[START]

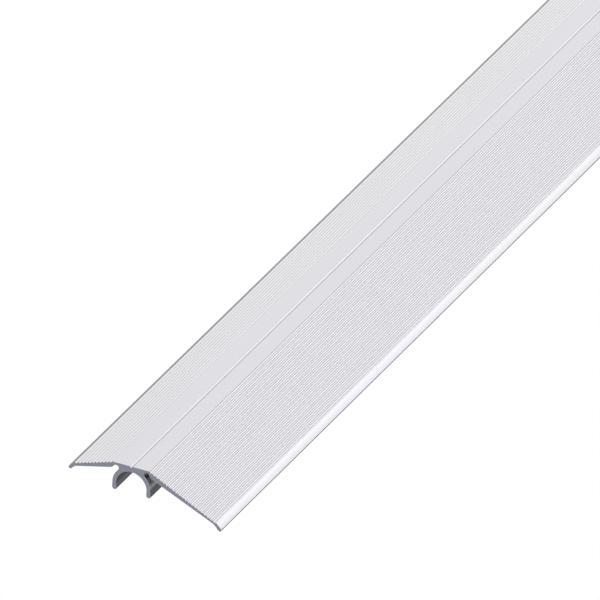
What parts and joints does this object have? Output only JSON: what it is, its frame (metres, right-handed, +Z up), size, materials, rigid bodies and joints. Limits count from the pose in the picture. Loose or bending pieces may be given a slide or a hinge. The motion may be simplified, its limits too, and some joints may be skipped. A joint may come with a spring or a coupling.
{
  "type": "threshold strip",
  "caption": "Ribbed aluminium threshold strip that tilts on screwed ball heads to cover the joint between floors of different height.",
  "frame": {"origin": "on the subfloor surface, under the middle of the row of fixings", "axes": "+X along the doorway, +Z up, -Y towards the long wing that ramps down to the lower floor"},
  "size_m": [0.9, 0.043, 0.0402],
  "materials": {
    "anodised_aluminium": "satin silver anodised, fine lines along the extrusion",
    "white_nylon": "natural moulded nylon",
    "zinc_plated_steel": "bright zinc plated",
    "grey_nylon": "grey moulded nylon"
  },
  "bodies": {
    "wall_plugs": {"wall_plug_1": "grey_nylon", "wall_plug_2": "grey_nylon", "wall_plug_3": "grey_nylon", "wall_plug_4": "grey_nylon", "wall_plug_5": "grey_nylon", "wall_plug_6": "grey_nylon"},
    "ball_heads": {"ball_head_1": "white_nylon", "ball_head_2": "white_nylon", "ball_head_3": "white_nylon", "ball_head_4": "white_nylon", "ball_head_5": "white_nylon", "ball_head_6": "white_nylon"},
    "screw_1": {"fixing_screw_1": "zinc_plated_steel"},
    "screw_2": {"fixing_screw_2": "zinc_plated_steel"},
    "screw_3": {"fixing_screw_3": "zinc_plated_steel"},
    "screw_4": {"fixing_screw_4": "zinc_plated_steel"},
    "screw_5": {"fixing_screw_5": "zinc_plated_steel"},
    "screw_6": {"fixing_screw_6": "zinc_plated_steel"},
    "strip": {"threshold_profile": "anodised_aluminium"}
  },
  "joints": [
    {"name": "height", "type": "slide", "parent": "wall_plugs", "child": "ball_heads", "axis": [0, 0, 1], "range_m": [-0.003, 0.008]},
    {"name": "tilt", "type": "hinge", "parent": "ball_heads", "child": "strip", "pos_m": [0, 0, 0.0101], "axis": [1, 0, 0], "range_deg": [-8.7, 17.2]},
    {"name": "screw_1_turn", "type": "hinge", "parent": "ball_heads", "child": "screw_1", "pos_m": [-0.39, 0, 0.0101], "axis": [0, 0, 1], "range_deg": [-601, 1601]},
    {"name": "screw_2_turn", "type": "hinge", "parent": "ball_heads", "child": "screw_2", "pos_m": [-0.234, 0, 0.0101], "axis": [0, 0, 1], "range_deg": [-601, 1601]},
    {"name": "screw_3_turn", "type": "hinge", "parent": "ball_heads", "child": "screw_3", "pos_m": [-0.078, 0, 0.0101], "axis": [0, 0, 1], "range_deg": [-601, 1601]},
    {"name": "screw_4_turn", "type": "hinge", "parent": "ball_heads", "child": "screw_4", "pos_m": [0.078, 0, 0.0101], "axis": [0, 0, 1], "range_deg": [-601, 1601]},
    {"name": "screw_5_turn", "type": "hinge", "parent": "ball_heads", "child": "screw_5", "pos_m": [0.234, 0, 0.0101], "axis": [0, 0, 1], "range_deg": [-601, 1601]},
    {"name": "screw_6_turn", "type": "hinge", "parent": "ball_heads", "child": "screw_6", "pos_m": [0.39, 0, 0.0101], "axis": [0, 0, 1], "range_deg": [-601, 1601]}
  ],
  "couplings": [
    {"joint": "screw_1_turn", "follows": "height", "rad_per_m": 3490.7},
    {"joint": "screw_2_turn", "follows": "height", "rad_per_m": 3490.7},
    {"joint": "screw_3_turn", "follows": "height", "rad_per_m": 3490.7},
    {"joint": "screw_4_turn", "follows": "height", "rad_per_m": 3490.7},
    {"joint": "screw_5_turn", "follows": "height", "rad_per_m": 3490.7},
    {"joint": "screw_6_turn", "follows": "height", "rad_per_m": 3490.7}
  ]
}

[END]

▸ Set exercise:
Quote each line of the listing above exactly.

▸ Solution to this problem:
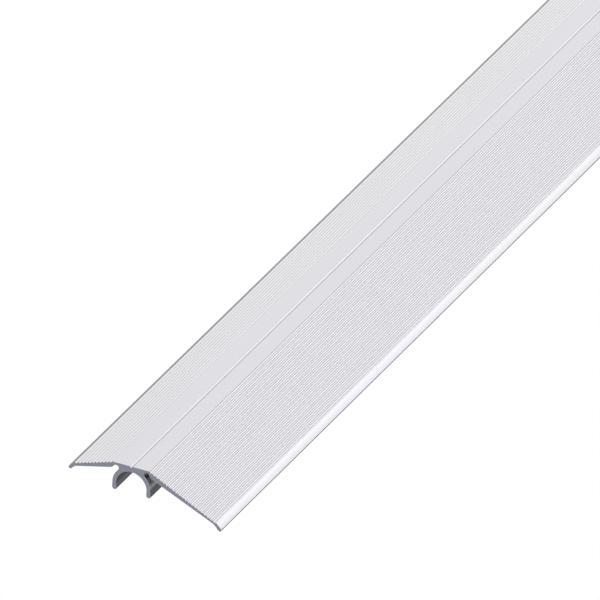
What parts and joints does this object have? Output only JSON: what it is, its frame (metres, right-handed, +Z up), size, materials, rigid bodies and joints. Limits count from the pose in the picture. Loose or bending pieces may be given a slide or a hinge. The motion may be simplified, its limits too, and some joints may be skipped. A joint may come with a spring or a coupling.
{
  "type": "threshold strip",
  "caption": "Ribbed aluminium threshold strip that tilts on screwed ball heads to cover the joint between floors of different height.",
  "frame": {"origin": "on the subfloor surface, under the middle of the row of fixings", "axes": "+X along the doorway, +Z up, -Y towards the long wing that ramps down to the lower floor"},
  "size_m": [0.9, 0.043, 0.0402],
  "materials": {
    "anodised_aluminium": "satin silver anodised, fine lines along the extrusion",
    "white_nylon": "natural moulded nylon",
    "zinc_plated_steel": "bright zinc plated",
    "grey_nylon": "grey moulded nylon"
  },
  "bodies": {
    "wall_plugs": {"wall_plug_1": "grey_nylon", "wall_plug_2": "grey_nylon", "wall_plug_3": "grey_nylon", "wall_plug_4": "grey_nylon", "wall_plug_5": "grey_nylon", "wall_plug_6": "grey_nylon"},
    "ball_heads": {"ball_head_1": "white_nylon", "ball_head_2": "white_nylon", "ball_head_3": "white_nylon", "ball_head_4": "white_nylon", "ball_head_5": "white_nylon", "ball_head_6": "white_nylon"},
    "screw_1": {"fixing_screw_1": "zinc_plated_steel"},
    "screw_2": {"fixing_screw_2": "zinc_plated_steel"},
    "screw_3": {"fixing_screw_3": "zinc_plated_steel"},
    "screw_4": {"fixing_screw_4": "zinc_plated_steel"},
    "screw_5": {"fixing_screw_5": "zinc_plated_steel"},
    "screw_6": {"fixing_screw_6": "zinc_plated_steel"},
    "strip": {"threshold_profile": "anodised_aluminium"}
  },
  "joints": [
    {"name": "height", "type": "slide", "parent": "wall_plugs", "child": "ball_heads", "axis": [0, 0, 1], "range_m": [-0.003, 0.008]},
    {"name": "tilt", "type": "hinge", "parent": "ball_heads", "child": "strip", "pos_m": [0, 0, 0.0101], "axis": [1, 0, 0], "range_deg": [-8.7, 17.2]},
    {"name": "screw_1_turn", "type": "hinge", "parent": "ball_heads", "child": "screw_1", "pos_m": [-0.39, 0, 0.0101], "axis": [0, 0, 1], "range_deg": [-601, 1601]},
    {"name": "screw_2_turn", "type": "hinge", "parent": "ball_heads", "child": "screw_2", "pos_m": [-0.234, 0, 0.0101], "axis": [0, 0, 1], "range_deg": [-601, 1601]},
    {"name": "screw_3_turn", "type": "hinge", "parent": "ball_heads", "child": "screw_3", "pos_m": [-0.078, 0, 0.0101], "axis": [0, 0, 1], "range_deg": [-601, 1601]},
    {"name": "screw_4_turn", "type": "hinge", "parent": "ball_heads", "child": "screw_4", "pos_m": [0.078, 0, 0.0101], "axis": [0, 0, 1], "range_deg": [-601, 1601]},
    {"name": "screw_5_turn", "type": "hinge", "parent": "ball_heads", "child": "screw_5", "pos_m": [0.234, 0, 0.0101], "axis": [0, 0, 1], "range_deg": [-601, 1601]},
    {"name": "screw_6_turn", "type": "hinge", "parent": "ball_heads", "child": "screw_6", "pos_m": [0.39, 0, 0.0101], "axis": [0, 0, 1], "range_deg": [-601, 1601]}
  ],
  "couplings": [
    {"joint": "screw_1_turn", "follows": "height", "rad_per_m": 3490.7},
    {"joint": "screw_2_turn", "follows": "height", "rad_per_m": 3490.7},
    {"joint": "screw_3_turn", "follows": "height", "rad_per_m": 3490.7},
    {"joint": "screw_4_turn", "follows": "height", "rad_per_m": 3490.7},
    {"joint": "screw_5_turn", "follows": "height", "rad_per_m": 3490.7},
    {"joint": "screw_6_turn", "follows": "height", "rad_per_m": 3490.7}
  ]
}